• Listed records:
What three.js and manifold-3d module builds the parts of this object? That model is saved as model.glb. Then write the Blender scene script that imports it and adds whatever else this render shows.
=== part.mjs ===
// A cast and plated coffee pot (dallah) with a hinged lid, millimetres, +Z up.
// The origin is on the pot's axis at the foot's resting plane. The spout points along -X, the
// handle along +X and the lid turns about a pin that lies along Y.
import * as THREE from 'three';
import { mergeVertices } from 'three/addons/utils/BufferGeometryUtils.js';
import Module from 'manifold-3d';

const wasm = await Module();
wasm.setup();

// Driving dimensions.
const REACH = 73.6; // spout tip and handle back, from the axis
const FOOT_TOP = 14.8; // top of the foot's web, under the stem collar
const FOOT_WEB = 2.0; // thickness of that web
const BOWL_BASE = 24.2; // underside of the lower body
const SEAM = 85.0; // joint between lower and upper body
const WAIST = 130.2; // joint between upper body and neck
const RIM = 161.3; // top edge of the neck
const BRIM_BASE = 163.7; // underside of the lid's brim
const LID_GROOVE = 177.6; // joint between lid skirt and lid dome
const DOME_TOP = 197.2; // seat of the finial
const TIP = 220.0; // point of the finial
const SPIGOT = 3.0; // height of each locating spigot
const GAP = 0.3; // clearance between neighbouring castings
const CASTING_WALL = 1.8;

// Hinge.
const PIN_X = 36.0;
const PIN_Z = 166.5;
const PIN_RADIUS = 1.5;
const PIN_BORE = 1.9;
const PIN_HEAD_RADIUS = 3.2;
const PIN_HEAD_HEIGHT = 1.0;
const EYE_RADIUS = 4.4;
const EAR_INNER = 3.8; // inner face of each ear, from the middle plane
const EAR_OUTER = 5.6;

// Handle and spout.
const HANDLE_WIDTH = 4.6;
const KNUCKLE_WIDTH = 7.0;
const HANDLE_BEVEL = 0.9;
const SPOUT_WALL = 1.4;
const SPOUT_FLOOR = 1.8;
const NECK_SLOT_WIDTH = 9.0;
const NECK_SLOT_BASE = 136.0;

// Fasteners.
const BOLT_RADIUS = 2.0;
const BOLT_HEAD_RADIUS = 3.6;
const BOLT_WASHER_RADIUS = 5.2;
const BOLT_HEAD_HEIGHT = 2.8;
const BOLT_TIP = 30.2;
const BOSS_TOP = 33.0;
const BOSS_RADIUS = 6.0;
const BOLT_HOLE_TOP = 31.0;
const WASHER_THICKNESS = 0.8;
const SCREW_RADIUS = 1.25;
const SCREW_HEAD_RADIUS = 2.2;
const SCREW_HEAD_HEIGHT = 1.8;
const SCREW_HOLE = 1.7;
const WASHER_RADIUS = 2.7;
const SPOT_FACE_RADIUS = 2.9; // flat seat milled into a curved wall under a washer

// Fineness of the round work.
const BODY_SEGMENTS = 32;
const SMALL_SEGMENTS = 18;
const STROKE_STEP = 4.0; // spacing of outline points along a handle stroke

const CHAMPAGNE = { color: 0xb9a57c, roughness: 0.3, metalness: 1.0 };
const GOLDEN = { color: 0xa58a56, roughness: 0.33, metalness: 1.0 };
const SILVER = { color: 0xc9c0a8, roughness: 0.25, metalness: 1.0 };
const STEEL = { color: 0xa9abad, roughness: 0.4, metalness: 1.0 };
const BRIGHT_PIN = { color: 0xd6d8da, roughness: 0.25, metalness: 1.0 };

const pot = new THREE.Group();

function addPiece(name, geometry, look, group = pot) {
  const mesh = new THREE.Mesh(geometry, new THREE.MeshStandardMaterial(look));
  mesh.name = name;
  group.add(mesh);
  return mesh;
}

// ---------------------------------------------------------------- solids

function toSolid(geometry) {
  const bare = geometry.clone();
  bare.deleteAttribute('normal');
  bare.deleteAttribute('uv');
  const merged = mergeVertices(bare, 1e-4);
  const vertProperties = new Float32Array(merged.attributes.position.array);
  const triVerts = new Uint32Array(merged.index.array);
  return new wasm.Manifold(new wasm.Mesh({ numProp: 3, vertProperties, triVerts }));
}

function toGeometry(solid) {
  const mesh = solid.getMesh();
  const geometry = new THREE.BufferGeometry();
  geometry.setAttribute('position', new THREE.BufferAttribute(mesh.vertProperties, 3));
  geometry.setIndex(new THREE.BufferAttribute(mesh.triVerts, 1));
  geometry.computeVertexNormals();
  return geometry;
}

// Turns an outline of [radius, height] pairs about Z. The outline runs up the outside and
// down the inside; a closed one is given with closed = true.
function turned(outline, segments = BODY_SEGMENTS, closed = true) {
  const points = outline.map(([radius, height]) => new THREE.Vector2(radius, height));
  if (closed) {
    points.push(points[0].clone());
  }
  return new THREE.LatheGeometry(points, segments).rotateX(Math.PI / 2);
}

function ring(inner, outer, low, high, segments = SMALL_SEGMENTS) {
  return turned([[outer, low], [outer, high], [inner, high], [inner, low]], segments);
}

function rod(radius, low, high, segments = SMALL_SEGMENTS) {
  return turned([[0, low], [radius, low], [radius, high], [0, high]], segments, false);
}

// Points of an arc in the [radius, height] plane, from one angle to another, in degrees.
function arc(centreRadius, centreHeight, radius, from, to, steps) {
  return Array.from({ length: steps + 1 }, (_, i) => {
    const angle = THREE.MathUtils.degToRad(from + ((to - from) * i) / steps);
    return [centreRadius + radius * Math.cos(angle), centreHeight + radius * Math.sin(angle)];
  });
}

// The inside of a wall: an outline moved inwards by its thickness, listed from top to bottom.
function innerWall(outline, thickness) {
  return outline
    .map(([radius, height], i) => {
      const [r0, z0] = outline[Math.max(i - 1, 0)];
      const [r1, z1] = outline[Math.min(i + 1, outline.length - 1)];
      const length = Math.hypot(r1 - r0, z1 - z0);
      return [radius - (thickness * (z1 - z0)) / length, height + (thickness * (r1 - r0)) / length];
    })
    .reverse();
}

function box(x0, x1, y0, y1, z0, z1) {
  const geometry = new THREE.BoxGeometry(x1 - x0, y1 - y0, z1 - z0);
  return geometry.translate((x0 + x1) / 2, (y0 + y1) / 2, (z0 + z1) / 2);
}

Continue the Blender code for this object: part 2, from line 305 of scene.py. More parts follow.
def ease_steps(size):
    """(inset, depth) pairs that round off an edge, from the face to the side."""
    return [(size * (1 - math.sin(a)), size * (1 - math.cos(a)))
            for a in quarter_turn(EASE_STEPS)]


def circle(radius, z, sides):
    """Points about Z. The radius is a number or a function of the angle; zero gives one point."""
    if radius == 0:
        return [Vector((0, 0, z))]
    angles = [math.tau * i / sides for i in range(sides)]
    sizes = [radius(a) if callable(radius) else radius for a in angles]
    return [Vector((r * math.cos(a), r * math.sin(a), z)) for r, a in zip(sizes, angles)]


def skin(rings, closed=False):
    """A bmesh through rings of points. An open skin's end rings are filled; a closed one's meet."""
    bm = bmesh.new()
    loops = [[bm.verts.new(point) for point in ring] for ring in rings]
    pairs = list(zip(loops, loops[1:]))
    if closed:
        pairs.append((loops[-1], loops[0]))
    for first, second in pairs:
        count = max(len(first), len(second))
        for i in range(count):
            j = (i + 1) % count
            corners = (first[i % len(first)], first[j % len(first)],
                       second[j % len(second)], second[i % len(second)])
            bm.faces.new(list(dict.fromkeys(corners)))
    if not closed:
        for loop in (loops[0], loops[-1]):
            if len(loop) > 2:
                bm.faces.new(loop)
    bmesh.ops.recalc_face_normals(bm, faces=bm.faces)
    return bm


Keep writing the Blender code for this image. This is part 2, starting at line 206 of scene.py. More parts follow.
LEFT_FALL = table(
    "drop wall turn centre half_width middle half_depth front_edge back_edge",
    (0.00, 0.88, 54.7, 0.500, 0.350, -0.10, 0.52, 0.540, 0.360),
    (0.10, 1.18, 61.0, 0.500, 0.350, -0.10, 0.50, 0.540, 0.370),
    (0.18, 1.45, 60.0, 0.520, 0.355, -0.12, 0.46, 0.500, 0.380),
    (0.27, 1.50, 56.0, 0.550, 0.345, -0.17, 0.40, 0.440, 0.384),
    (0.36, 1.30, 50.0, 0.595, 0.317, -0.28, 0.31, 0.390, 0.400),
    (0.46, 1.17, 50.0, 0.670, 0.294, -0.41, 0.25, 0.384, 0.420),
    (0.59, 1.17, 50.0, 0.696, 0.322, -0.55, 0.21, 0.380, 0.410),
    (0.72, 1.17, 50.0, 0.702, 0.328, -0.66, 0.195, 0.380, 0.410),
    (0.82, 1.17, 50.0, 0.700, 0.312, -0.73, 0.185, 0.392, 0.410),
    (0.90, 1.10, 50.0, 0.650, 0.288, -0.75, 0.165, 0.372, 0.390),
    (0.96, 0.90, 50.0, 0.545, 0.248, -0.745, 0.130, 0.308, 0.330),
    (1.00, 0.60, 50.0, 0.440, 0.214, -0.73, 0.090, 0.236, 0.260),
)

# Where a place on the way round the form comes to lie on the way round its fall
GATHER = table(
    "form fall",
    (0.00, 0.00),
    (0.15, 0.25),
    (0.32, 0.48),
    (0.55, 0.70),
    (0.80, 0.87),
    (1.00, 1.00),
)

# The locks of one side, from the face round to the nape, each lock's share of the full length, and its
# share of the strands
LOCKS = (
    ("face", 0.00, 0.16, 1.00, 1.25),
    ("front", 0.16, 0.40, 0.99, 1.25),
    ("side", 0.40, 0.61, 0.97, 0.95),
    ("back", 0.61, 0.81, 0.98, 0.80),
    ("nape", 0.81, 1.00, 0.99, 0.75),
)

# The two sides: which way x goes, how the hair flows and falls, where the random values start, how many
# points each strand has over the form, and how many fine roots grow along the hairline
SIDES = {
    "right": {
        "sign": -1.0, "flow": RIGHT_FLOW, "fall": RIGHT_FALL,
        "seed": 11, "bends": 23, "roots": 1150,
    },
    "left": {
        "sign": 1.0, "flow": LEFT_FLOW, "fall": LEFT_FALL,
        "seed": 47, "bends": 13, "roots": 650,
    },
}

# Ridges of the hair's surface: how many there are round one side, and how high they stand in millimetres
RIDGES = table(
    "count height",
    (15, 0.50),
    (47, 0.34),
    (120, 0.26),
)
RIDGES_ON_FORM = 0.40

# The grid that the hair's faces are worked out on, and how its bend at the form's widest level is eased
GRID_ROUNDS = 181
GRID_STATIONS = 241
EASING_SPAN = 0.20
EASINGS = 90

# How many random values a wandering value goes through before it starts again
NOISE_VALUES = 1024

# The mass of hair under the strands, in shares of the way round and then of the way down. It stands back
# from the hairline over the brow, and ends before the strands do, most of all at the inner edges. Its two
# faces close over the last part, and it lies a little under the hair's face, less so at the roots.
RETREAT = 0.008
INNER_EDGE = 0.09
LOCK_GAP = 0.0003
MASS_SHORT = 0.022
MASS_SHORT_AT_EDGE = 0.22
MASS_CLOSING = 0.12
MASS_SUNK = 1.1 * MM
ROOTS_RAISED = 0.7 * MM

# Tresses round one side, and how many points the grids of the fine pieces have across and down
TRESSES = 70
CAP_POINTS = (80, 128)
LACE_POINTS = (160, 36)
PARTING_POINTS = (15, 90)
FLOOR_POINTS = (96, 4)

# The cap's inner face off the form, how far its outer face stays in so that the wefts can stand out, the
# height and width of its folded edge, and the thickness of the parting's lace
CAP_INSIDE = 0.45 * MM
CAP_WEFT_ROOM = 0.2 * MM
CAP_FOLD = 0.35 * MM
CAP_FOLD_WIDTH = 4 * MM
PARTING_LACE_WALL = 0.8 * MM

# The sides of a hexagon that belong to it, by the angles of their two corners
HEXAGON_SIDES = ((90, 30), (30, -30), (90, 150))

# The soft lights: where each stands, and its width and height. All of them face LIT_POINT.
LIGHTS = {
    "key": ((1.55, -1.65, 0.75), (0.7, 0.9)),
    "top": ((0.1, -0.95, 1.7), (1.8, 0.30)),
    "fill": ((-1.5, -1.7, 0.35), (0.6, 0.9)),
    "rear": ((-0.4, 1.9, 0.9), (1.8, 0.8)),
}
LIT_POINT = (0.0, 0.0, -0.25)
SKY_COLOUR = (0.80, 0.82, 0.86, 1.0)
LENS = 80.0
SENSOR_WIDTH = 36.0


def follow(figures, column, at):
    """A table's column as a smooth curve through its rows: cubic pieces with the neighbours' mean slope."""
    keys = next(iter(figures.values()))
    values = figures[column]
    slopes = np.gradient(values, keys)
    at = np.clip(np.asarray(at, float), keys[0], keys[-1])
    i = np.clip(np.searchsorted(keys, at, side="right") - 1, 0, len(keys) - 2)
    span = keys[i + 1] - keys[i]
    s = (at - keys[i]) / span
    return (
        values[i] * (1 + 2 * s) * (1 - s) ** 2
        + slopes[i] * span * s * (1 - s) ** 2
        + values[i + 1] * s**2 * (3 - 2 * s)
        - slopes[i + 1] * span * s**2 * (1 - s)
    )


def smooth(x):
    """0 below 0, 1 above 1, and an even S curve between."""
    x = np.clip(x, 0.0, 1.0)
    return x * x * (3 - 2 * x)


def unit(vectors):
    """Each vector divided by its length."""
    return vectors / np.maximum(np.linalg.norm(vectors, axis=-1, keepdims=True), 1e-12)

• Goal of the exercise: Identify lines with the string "object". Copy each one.

• Final result:
What three.js and manifold-3d module builds the parts of this object? That model is saved as model.glb. Then write the Blender scene script that imports it and adds whatever else this render shows.
Continue the Blender code for this object: part 2, from line 305 of scene.py. More parts follow.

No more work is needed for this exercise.